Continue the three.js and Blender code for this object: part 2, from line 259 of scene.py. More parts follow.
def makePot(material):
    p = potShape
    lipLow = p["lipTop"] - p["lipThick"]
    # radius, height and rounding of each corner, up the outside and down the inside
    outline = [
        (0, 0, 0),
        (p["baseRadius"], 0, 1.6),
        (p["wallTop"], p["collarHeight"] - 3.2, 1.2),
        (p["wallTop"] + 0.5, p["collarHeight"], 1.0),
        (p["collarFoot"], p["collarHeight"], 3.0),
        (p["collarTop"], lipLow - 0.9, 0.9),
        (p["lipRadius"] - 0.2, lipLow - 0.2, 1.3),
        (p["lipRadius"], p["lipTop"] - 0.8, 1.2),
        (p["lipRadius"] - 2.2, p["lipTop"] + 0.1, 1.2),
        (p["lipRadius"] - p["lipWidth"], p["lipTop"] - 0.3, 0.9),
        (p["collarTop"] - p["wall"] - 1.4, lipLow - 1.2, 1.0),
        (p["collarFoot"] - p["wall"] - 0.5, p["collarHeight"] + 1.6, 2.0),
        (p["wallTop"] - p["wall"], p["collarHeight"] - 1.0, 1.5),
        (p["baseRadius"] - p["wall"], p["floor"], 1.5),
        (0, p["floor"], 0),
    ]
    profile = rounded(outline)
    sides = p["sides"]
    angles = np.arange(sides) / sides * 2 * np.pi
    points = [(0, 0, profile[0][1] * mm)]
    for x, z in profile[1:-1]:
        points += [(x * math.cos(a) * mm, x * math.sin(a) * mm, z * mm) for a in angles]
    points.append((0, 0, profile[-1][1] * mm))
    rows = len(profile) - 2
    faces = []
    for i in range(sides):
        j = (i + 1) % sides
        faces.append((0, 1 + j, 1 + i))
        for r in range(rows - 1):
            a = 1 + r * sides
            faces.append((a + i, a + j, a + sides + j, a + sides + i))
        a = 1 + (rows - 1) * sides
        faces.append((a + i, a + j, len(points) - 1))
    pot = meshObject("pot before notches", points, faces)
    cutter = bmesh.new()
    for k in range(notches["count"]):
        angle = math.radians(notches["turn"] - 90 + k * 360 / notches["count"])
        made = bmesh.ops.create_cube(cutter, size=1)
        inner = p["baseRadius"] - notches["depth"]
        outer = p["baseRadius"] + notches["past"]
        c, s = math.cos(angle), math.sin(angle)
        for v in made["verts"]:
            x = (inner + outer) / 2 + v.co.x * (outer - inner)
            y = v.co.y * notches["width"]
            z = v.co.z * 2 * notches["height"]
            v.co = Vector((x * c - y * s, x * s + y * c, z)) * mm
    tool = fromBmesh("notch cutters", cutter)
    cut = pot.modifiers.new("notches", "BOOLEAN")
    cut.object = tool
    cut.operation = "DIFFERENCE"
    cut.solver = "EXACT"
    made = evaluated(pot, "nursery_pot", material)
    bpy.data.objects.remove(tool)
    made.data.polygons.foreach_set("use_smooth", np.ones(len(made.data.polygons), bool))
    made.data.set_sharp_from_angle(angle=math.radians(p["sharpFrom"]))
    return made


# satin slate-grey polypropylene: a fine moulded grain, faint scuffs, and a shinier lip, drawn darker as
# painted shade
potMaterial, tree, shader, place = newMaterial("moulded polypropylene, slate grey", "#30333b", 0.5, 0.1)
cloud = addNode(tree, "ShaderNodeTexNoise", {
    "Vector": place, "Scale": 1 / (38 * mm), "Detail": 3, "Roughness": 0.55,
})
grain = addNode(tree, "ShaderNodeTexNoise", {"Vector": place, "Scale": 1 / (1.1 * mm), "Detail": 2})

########

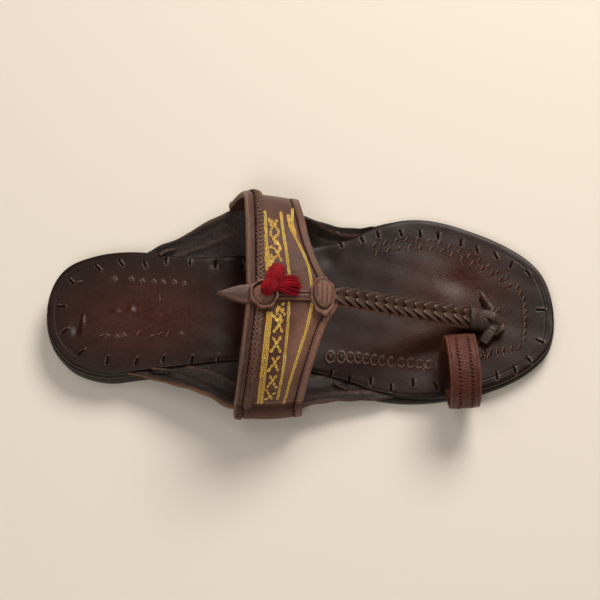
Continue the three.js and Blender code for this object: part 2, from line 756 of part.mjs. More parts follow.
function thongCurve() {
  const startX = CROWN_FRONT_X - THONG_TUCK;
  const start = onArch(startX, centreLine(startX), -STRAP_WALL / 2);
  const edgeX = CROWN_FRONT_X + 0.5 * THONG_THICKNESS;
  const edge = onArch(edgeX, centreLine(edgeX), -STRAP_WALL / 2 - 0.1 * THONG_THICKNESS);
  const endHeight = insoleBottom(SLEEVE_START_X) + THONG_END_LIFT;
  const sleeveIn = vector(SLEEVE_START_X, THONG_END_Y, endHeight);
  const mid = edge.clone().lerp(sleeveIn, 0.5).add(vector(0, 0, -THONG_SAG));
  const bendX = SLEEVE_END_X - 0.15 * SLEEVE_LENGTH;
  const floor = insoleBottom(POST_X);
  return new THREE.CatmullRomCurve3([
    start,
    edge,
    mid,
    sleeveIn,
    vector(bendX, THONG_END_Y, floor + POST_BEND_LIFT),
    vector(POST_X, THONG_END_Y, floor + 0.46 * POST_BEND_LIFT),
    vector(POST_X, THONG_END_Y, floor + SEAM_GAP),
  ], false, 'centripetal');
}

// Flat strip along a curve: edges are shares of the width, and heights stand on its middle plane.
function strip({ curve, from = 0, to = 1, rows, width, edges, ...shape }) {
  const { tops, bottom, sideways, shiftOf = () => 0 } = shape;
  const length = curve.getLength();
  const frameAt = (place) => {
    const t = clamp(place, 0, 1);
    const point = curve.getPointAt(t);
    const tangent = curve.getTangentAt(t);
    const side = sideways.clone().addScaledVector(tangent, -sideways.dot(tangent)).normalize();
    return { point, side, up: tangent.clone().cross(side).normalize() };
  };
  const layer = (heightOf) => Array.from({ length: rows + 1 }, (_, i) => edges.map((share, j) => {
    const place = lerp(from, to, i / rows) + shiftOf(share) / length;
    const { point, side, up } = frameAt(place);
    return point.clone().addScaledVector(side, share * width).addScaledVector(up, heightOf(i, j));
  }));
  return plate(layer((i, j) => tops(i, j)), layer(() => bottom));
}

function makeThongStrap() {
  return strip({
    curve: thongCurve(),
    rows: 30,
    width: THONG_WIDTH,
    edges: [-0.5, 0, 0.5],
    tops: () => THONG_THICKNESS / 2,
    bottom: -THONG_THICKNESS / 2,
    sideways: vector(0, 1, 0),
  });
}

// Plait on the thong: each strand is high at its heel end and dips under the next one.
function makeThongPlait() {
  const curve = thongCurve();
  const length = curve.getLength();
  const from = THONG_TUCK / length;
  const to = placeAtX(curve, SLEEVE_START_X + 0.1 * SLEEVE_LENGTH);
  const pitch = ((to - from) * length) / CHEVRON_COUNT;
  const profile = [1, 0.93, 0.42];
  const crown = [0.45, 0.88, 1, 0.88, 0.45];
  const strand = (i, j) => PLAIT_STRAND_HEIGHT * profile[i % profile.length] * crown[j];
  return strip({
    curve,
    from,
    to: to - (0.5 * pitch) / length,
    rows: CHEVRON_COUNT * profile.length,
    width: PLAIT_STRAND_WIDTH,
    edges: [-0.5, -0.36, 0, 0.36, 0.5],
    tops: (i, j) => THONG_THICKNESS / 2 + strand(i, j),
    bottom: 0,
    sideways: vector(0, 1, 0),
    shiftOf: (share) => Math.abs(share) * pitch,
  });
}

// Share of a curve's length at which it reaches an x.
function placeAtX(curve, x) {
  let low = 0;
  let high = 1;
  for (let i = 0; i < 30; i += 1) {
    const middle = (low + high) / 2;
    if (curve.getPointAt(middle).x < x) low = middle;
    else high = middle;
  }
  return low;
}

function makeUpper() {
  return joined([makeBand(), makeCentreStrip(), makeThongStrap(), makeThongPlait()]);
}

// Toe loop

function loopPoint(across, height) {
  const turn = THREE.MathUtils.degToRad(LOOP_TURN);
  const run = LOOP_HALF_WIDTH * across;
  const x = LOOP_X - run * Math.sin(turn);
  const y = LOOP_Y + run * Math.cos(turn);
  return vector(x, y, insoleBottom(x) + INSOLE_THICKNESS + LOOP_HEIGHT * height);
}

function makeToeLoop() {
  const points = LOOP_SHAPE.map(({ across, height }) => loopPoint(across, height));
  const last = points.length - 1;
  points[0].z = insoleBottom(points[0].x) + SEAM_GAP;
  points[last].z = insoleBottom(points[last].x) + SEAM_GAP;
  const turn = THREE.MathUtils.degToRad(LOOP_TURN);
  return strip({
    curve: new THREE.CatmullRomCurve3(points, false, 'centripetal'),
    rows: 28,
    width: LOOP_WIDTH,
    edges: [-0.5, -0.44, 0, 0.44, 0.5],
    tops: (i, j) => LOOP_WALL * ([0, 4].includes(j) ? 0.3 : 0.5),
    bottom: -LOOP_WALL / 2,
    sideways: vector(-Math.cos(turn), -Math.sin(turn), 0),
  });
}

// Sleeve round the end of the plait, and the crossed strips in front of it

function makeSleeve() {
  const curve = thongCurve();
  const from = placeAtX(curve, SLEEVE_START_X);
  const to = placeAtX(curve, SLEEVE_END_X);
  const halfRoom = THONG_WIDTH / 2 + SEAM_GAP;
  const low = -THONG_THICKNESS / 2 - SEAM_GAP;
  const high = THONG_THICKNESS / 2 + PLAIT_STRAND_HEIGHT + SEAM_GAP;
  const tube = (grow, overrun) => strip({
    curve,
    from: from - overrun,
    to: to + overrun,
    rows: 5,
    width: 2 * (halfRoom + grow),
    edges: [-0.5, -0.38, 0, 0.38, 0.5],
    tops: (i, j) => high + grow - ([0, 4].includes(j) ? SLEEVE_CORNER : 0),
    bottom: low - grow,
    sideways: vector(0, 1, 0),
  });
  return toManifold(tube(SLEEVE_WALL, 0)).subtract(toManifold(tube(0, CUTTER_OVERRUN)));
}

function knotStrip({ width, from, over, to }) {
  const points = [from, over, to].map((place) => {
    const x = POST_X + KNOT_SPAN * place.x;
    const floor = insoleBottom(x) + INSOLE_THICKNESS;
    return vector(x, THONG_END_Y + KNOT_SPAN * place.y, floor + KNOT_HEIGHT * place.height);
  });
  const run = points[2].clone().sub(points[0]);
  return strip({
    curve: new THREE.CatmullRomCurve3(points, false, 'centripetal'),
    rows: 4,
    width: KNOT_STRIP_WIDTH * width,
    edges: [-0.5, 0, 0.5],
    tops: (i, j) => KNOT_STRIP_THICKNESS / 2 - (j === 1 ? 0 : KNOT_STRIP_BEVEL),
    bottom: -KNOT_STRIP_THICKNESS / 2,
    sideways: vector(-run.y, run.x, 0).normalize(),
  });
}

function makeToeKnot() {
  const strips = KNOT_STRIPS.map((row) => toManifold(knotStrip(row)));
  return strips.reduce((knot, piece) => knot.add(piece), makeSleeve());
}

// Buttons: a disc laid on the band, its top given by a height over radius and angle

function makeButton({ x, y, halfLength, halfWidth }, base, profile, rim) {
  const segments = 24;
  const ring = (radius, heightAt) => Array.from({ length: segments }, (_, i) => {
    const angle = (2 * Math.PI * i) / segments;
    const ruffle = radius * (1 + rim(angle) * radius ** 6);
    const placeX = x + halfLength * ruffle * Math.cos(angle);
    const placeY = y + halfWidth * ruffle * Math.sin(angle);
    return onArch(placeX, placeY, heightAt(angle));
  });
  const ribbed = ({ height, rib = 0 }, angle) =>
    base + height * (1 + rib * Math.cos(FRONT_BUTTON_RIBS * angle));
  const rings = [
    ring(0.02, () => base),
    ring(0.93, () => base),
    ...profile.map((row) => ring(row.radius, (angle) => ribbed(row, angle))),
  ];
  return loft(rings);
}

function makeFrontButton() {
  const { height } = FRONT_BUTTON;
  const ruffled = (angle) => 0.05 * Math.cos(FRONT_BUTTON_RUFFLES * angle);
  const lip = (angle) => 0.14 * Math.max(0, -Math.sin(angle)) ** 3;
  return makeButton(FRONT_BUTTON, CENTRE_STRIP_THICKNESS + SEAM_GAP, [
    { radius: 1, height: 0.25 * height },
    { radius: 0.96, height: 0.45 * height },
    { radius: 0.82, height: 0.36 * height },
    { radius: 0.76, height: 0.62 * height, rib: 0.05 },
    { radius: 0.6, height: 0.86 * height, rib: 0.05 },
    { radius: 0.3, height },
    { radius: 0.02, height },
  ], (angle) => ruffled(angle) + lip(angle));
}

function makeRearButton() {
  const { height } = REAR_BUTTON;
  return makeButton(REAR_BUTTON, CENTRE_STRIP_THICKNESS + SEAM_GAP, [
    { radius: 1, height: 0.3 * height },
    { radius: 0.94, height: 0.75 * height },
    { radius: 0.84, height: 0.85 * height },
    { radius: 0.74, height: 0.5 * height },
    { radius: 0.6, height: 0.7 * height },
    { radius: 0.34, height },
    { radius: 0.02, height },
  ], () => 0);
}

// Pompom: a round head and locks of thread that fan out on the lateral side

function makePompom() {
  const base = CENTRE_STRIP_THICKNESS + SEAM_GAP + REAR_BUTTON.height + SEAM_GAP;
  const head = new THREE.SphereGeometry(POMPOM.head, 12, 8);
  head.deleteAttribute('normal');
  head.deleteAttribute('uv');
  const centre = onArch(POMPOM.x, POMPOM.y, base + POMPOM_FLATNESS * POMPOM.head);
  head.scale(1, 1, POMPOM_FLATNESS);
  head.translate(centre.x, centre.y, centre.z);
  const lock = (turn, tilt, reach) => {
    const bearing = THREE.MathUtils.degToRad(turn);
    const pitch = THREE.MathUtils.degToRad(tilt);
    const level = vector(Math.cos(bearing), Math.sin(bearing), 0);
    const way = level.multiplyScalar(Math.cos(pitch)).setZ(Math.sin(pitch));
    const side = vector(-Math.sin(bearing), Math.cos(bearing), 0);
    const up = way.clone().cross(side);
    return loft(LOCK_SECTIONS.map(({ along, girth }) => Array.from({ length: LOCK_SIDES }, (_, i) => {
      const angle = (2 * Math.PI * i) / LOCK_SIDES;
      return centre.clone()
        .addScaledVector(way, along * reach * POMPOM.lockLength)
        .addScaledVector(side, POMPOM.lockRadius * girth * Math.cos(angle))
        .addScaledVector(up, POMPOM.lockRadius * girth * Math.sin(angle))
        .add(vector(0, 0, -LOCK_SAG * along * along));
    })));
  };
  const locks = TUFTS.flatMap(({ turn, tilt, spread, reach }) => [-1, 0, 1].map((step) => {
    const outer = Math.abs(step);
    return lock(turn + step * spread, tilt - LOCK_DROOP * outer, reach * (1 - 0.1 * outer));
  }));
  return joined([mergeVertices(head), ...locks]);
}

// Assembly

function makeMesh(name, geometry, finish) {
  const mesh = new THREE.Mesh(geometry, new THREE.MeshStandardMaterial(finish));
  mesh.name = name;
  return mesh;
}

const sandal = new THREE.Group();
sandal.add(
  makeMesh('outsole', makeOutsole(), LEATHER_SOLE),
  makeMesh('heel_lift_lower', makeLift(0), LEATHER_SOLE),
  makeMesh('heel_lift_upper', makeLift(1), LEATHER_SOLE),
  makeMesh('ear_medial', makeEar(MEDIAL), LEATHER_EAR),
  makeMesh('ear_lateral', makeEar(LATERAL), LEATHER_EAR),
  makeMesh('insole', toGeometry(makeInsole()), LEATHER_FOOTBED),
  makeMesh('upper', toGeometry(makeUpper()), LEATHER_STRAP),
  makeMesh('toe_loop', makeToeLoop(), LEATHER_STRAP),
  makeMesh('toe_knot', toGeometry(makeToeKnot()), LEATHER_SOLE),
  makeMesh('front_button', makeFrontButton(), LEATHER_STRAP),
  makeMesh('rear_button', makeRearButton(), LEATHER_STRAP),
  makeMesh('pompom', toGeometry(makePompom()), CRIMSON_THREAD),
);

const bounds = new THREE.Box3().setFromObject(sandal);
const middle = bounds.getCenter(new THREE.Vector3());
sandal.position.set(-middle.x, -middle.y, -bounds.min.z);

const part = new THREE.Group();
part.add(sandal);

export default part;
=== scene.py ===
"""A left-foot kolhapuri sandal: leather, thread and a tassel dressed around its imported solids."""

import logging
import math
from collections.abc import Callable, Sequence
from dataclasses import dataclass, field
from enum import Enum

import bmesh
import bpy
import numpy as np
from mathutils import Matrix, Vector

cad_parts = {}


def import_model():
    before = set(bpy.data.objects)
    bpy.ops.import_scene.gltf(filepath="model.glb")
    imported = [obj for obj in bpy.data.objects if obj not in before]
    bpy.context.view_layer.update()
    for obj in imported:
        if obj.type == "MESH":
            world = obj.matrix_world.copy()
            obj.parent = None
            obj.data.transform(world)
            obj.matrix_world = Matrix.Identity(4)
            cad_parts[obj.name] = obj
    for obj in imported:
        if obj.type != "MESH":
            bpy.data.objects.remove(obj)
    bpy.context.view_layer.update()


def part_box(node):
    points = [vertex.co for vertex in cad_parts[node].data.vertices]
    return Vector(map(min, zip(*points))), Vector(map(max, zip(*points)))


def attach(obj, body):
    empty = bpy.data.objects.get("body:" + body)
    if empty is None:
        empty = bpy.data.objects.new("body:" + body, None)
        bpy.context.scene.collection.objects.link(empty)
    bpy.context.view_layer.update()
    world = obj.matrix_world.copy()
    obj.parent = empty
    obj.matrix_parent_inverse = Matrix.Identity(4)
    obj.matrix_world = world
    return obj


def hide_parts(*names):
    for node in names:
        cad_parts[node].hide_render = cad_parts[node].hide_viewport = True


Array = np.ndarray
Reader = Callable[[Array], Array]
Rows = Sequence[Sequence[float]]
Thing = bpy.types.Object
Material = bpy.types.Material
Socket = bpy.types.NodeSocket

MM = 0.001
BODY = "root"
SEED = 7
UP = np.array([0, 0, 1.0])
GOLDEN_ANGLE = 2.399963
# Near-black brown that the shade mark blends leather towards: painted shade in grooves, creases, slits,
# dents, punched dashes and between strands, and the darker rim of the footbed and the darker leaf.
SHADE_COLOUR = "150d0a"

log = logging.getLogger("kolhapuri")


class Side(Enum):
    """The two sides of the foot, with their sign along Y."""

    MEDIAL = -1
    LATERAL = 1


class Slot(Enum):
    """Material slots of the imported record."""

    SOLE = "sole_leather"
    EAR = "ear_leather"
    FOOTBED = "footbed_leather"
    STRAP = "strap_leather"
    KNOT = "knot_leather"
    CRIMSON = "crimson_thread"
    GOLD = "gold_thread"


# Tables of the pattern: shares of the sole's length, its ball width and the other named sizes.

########

DO THIS: In the listing above, find the line containing "zip(*points))), Vector(map(max, zip(*points)))" and the line containing "# Tables of", then quote both, plus every line between them, exactly as written.

RESPONSE:
    return Vector(map(min, zip(*points))), Vector(map(max, zip(*points)))


def attach(obj, body):
    empty = bpy.data.objects.get("body:" + body)
    if empty is None:
        empty = bpy.data.objects.new("body:" + body, None)
        bpy.context.scene.collection.objects.link(empty)
    bpy.context.view_layer.update()
    world = obj.matrix_world.copy()
    obj.parent = empty
    obj.matrix_parent_inverse = Matrix.Identity(4)
    obj.matrix_world = world
    return obj


def hide_parts(*names):
    for node in names:
        cad_parts[node].hide_render = cad_parts[node].hide_viewport = True


Array = np.ndarray
Reader = Callable[[Array], Array]
Rows = Sequence[Sequence[float]]
Thing = bpy.types.Object
Material = bpy.types.Material
Socket = bpy.types.NodeSocket

MM = 0.001
BODY = "root"
SEED = 7
UP = np.array([0, 0, 1.0])
GOLDEN_ANGLE = 2.399963
# Near-black brown that the shade mark blends leather towards: painted shade in grooves, creases, slits,
# dents, punched dashes and between strands, and the darker rim of the footbed and the darker leaf.
SHADE_COLOUR = "150d0a"

log = logging.getLogger("kolhapuri")


class Side(Enum):
    """The two sides of the foot, with their sign along Y."""

    MEDIAL = -1
    LATERAL = 1


class Slot(Enum):
    """Material slots of the imported record."""

    SOLE = "sole_leather"
    EAR = "ear_leather"
    FOOTBED = "footbed_leather"
    STRAP = "strap_leather"
    KNOT = "knot_leather"
    CRIMSON = "crimson_thread"
    GOLD = "gold_thread"


# Tables of the pattern: shares of the sole's length, its ball width and the other named sizes.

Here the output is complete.